Los lunes en Barcelona no se viven en el emotivo sol cinematográfico de Fernando León de Arenoa si no en la realidad de una inacabable batalla campal entre Transports Metropolitans y los trabajadores del metro, ampliada ahora, alegremente, con las escaramuzas sindicales de los empleados del 'bicing' y los guardias de seguridad privados del aeropuerto de El Prat. Las reclamaciones de los sindicatos serán todas legítimas, lo discutible es la táctica, la suspensión del servicio en el momento que más duele al usuario, la acumulación de incomodidades para aumentar el estado de indignación de los pobres rehenes.

A diferencia del conflicto laboral en una compañía privada, en el que los huelguistas calculan que cuanto más daño económico se inflija al patrón antes este se rendirá a sus reclamaciones, aquí, en nuestros lunes barceloneses, el patrón, sea TMB, el Ayuntamiento o AENA, no va a moverse por la rebaja de los beneficios en el balance de la empresa, tal vez, en algún momento de las negociaciones, alguien piense fugazmente en las repercusiones políticas de las mismas, en aquellas décimas de valoración electoral que pueden perderse, en el peor de los casos. Ellos, los patrones públicos y los sindicalistas del empleo público se apremian haciendo perder tiempo, dinero o el primer día de vacaciones a miles de personas anónimas.

Esta es la gran injusticia de las huelgas en los servicios: que la fuerza de las posiciones de los dos bandos se construye a base de causar el mayor perjuicio posible al usuario. Los negociadores de uno y otro bando siempre creen que el cabreo del ciudadano por la puñetera huelga va a recaer en el otro bando. El metro tarda media hora  en llegar a un andén que más parece una sartén, no hay bicicletas para hacer el recorrido de forma alternativa y las colas en el aeropuerto se eternizan, los vuelos y las conexiones se pierden; mientras, en despachos separados con aire acondicionado, sindicalistas y representantes políticos solo esperan que la indignación popular relaje la intransigencia del contrario. Un sufrimiento injusto e inútil, porque nadie se ablanda con el mal ajeno.
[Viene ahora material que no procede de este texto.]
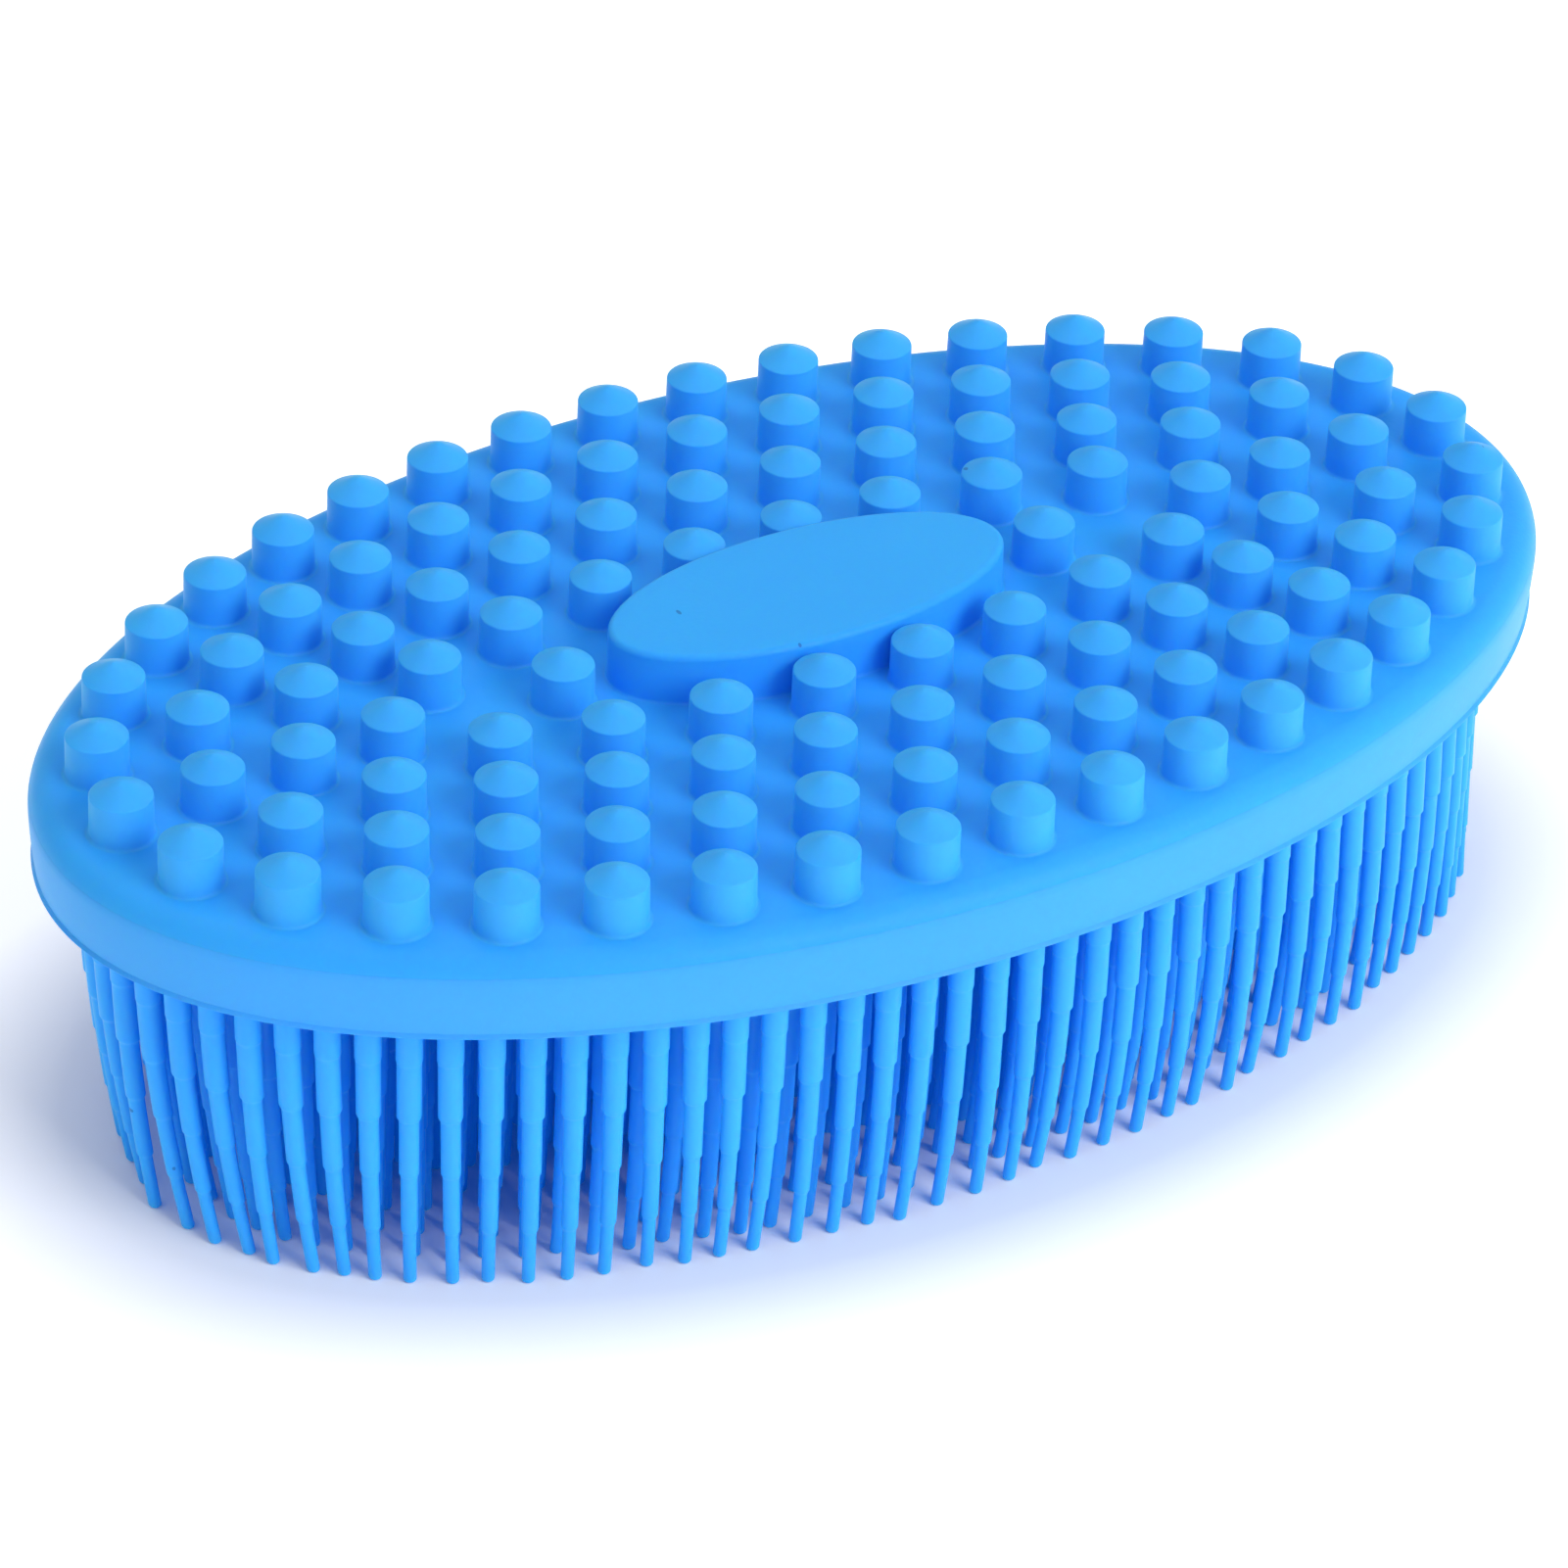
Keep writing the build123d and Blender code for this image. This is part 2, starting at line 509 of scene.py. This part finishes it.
# ---------- bristles ----------

def bristle_outline():
    """Radius and height of a bristle from its tip up to its root."""
    radii = [d / 2 for d in reversed(BRISTLE_DIAMETERS)]
    t = BRISTLE_TIP_RADIUS
    outline = [(radii[0] - t, 0.0)]
    outline += arc(radii[0] - t, t, t, -60, 0, 3)
    step_z = LIP_Z - (len(radii) - 1) * BRISTLE_SECTION
    for thin, thick in zip(radii, radii[1:]):
        edge = min(BRISTLE_EDGE, (thick - thin) / 2)
        outline += [
            (thin, step_z - ROW_BELOW_STEP),
            (thin, step_z - BRISTLE_STEP - 2 * edge),
            (thin, step_z - BRISTLE_STEP),
            (thick - edge, step_z - edge),
            (thick, step_z + 0.5 * edge),
            (thick, step_z + 3 * edge),
            (thick, step_z + ROW_ABOVE_STEP),
        ]
        step_z += BRISTLE_SECTION
    root = radii[-1]
    f = BRISTLE_ROOT_FLARE
    outline.append((root, LIP_Z - 2 * f))
    outline += arc(root + f, LIP_Z - f, f, 180, 100, 3)
    outline.append((root + f, LIP_Z + SINK))
    return outline


def ease(value, start, full):
    """0 up to start, 1 from full on, and a smooth rise between them."""
    t = min(1.0, max(0.0, (value - start) / (full - start)))
    return t * t * (3 - 2 * t)


def bend_of(place, chance):
    """How this bristle is bent, as a function of height."""
    along = place.x / HALF_LENGTH
    left = ease(-along, LEFT_FROM, LEFT_FULL)
    right = ease(along, RIGHT_FROM, RIGHT_FULL)
    out = OUT_MIDDLE + OUT_CHANGE * along + LEFT_OUT * left
    out += RIGHT_OUT * ease(along, RIGHT_OUT_FROM, RIGHT_OUT_FULL)
    out += chance.gauss(0, BEND_SPREAD)
    side_change = SIDE_CHANGE_LEFT if along < 0 else SIDE_CHANGE_RIGHT
    tip = (SIDE_MIDDLE + side_change * along * along) * (1 - left) * (1 - right)
    bow = max(0.0, BOW_MIDDLE + BOW_CHANGE * along) * (1 - right)
    side = LEFT_SIDE * left + RIGHT_SIDE * right + chance.gauss(0, BEND_SPREAD)

    def shift(z):
        d = min(1.0, max(0.0, 1 - z / LIP_Z))
        outwards = out * (0.2 * d + 0.8 * d * d)
        sidewards = tip * d ** 3 + bow * math.sin(math.pi * d) * d ** 0.5 + side * d * d
        return BEND_OUT * outwards + BEND_SIDE * sidewards

    return shift


def build_bristles(name, node, material):
    """All bristles of one CAD node as one piece, each bent a little in its own way."""
    outline = bristle_outline()
    chance = random.Random(node)
    bm = bmesh.new()
    for place in island_middles(node):
        turned(bm, outline, place, BRISTLE_SIDES, bend_of(place, chance))
    mesh_piece(name, bm, node, material, BRISTLE_SHARP)


# ---------- stage ----------

def build_floor():
    """Plain white table top with a painted glow that starts just outside the brush's oval and washes
    out its shadow there.
    """
    bpy.ops.mesh.primitive_circle_add(
        vertices=96, radius=TABLE_RADIUS, fill_type="NGON", location=(0, 0, -TABLE_DROP)
    )
    floor = bpy.context.object
    floor.name = "floor"
    material = bpy.data.materials.new("white_table")
    material.use_nodes = True
    tree = material.node_tree
    shader = tree.nodes["Principled BSDF"]
    shader.inputs["Base Color"].default_value = TABLE_WHITE
    shader.inputs["Roughness"].default_value = TABLE_ROUGHNESS
    shader.inputs["Emission Color"].default_value = (1, 1, 1, 1)
    place = tree.nodes.new("ShaderNodeTexCoord").outputs["Object"]
    to_oval = new_node(tree, "ShaderNodeMapping", Scale=(1 / HALF_LENGTH, 1 / HALF_WIDTH, 0))
    tree.links.new(place, to_oval.inputs["Vector"])
    outwards = new_node(tree, "ShaderNodeVectorMath", operation="LENGTH")
    tree.links.new(to_oval.outputs["Vector"], outwards.inputs[0])
    # painted glow: the table is brightened outwards from the brush's oval
    glow = rescaled(tree, outwards.outputs["Value"], GLOW_FROM, GLOW_TO, 0.0, TABLE_GLOW)
    tree.links.new(glow, shader.inputs["Emission Strength"])
    floor.data.materials.append(material)


def build_light(name, place, size, power):
    """A large square soft light aimed at the middle of the brush."""
    data = bpy.data.lights.new(name, "AREA")
    data.size = size
    data.energy = power
    light = bpy.data.objects.new(name, data)
    light.location = place
    light.rotation_euler = (LIGHT_AIM - Vector(place)).to_track_quat("-Z", "Y").to_euler()
    bpy.context.scene.collection.objects.link(light)


def build_world():
    """Even white surroundings."""
    world = bpy.data.worlds.new("studio")
    world.use_nodes = True
    back = world.node_tree.nodes["Background"]
    back.inputs["Color"].default_value = (1, 1, 1, 1)
    back.inputs["Strength"].default_value = WORLD_LIGHT
    bpy.context.scene.world = world


def build_camera():
    """The camera, from its bearing, height, roll and distance."""
    azimuth = math.radians(CAMERA_AZIMUTH)
    elevation = math.radians(CAMERA_ELEVATION)
    roll = math.radians(CAMERA_ROLL)
    back = Vector((math.sin(azimuth) * math.cos(elevation),
                   -math.cos(azimuth) * math.cos(elevation), math.sin(elevation)))
    flat_right = Vector((0, 0, 1)).cross(back).normalized()
    flat_up = back.cross(flat_right)
    right = math.cos(roll) * flat_right + math.sin(roll) * flat_up
    up = math.cos(roll) * flat_up - math.sin(roll) * flat_right
    target = Vector((0, 0, NUB_RIM_Z)) + right * CAMERA_RIGHT + up * CAMERA_UP
    data = bpy.data.cameras.new("camera")
    data.lens = CAMERA_LENS
    data.sensor_width = CAMERA_SENSOR
    camera = bpy.data.objects.new("camera", data)
    turn = Matrix((right, up, back)).transposed().to_4x4()
    camera.matrix_world = Matrix.Translation(target + back * CAMERA_DISTANCE) @ turn
    bpy.context.scene.collection.objects.link(camera)
    bpy.context.scene.camera = camera


# ---------- assembly ----------

face_silicone = silicone(
    "face_silicone", FACE_BLUE, roughness=0.42, depth=0.1 * MM,
    mottle_scale=30.0, grain_scale=2600.0, grain_depth=0.06 * MM,
)
band_silicone = silicone(
    "band_silicone", BAND_BLUE, roughness=0.42, depth=0.02 * MM,
    mottle_scale=26.0, grain_scale=2400.0, grain_depth=0.06 * MM,
)
nub_silicone = silicone(
    "nub_silicone", NUB_BLUE, roughness=0.45, depth=0.15 * MM,
    mottle_scale=45.0, grain_scale=3000.0, grain_depth=0.06 * MM,
)
bristle_silicone = silicone(
    "bristle_silicone", BRISTLE_BLUE, roughness=0.40, depth=0.7 * MM,
    mottle_scale=60.0, grain_scale=3400.0, grain_depth=0.04 * MM, glow=0.06,
)

build_pad_top(face_silicone)
build_pad_band(band_silicone)
build_pad_underside(face_silicone)
build_medallion(face_silicone)
build_nubs("nubs_ends", "end_nubs", nub_silicone)
for ring in range(1, NUB_RINGS + 1):
    build_nubs(f"nubs_ring_{ring}", f"nub_ring_{ring}", nub_silicone)
for ring in range(1, BRISTLE_RINGS + 1):
    build_bristles(f"bristles_ring_{ring:02d}", f"bristle_ring_{ring:02d}", bristle_silicone)
build_bristles("bristles_centre_row", "bristle_centre_row", bristle_silicone)

build_floor()
build_world()
build_light("key", KEY_PLACE, KEY_SIZE, KEY_POWER)
build_light("top", TOP_PLACE, TOP_SIZE, TOP_POWER)
build_camera()
bpy.context.scene.view_settings.view_transform = "Standard"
Un derecho es un derecho y debe respetarse escrupulosamente. El interés general de las compañías públicas debe ser defendido por los representantes de las instituciones. Pero la prolongación en el tiempo de las huelgas en el servicio público debería tener un límite y un coste político y sindical para los protagonistas incapaces de llegar a acuerdos. La cara de mala leche de los rehenes no es pena suficiente para tanta ineficacia.